Walter conversou com o diretor Beto Brant e a jornalista (Foto: Carol Andrewsk).
Walter conversou com o diretor Beto Brant e a jornalista Maria do Rosário Caetano (Foto: Carol Andrewsk).

Estudos sobre a sujeira

Foi com Cláudio Assis que Walter provou não ter medo de ousar. A fotografia escura dos filmes do diretor pernambucano são tão únicas quanto a fotografia suja de Cazuza, O Tempo Não Para, de Sandra Werneck. A ‘sujeira’, aliás, ele conta, foi totalmente proposital. “A ideia surgiu quando li alguns livros sobre Cazuza escritos por sua mãe, Lucinha Araújo. Descobri que Cazuza gostava de fotografia e gostava de ser fotografado, então sugeri fazermos uma fotografia como se fosse o próprio fotografando: de uma forma ‘errada’, amadora, mas, justamente por isso, com muito amor”, contou Walter que, neste longa, deu oportunidade para seu filho, Lula Carvalho, seguir seus passos. Hoje, Lula é também um renomado fotógrafo de cinema cujo último trabalho foi As Tartarugas Ninjas, de Michael Bay. “Na época do ‘Cazuza’ eu dizia no ouvido dele: ‘Você não está empunhando uma câmera, mas uma guitarra desafinada”, recordou, aos risos. Mesmo com uma fotografia fora dos padrões, “Cazuza” fez mais de três milhões de espectadores, provando que os ‘riscos’ assumidos por Walter desde o início valeram a pena.
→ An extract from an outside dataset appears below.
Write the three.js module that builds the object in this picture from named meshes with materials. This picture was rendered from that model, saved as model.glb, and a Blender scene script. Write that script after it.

Há muitos exemplos como esses na filmografia de Walter. E sempre haverá, já que estamos falando de um fotógrafo incansável no auge de seus 67 anos. Este ano, ele concluiu O Rebu, minissérie para a televisão cuja fotografia foi muito elogiada pela crítica, está lançando seu documentário Brincantes, sobre o músico pernambucano Antonio Nóbrega, enquanto prepara outro filme batizado de Um filme de Cinema” e deve ainda lançar um livro intitulado Contrastes Simultâneos. Mesmo depois de muito trabalho, ele continua na ativa – e não dá sinais de que irá parar.

“Sempre digo que fotografia não se aprende, fotografia se pratica. Se eu descobri que aprendi e sei fotografar, minha vida ficará sem sentido, porque eu sei, oras! Qual é a graça?”, brincou ao abrir a mostra em sua homenagem.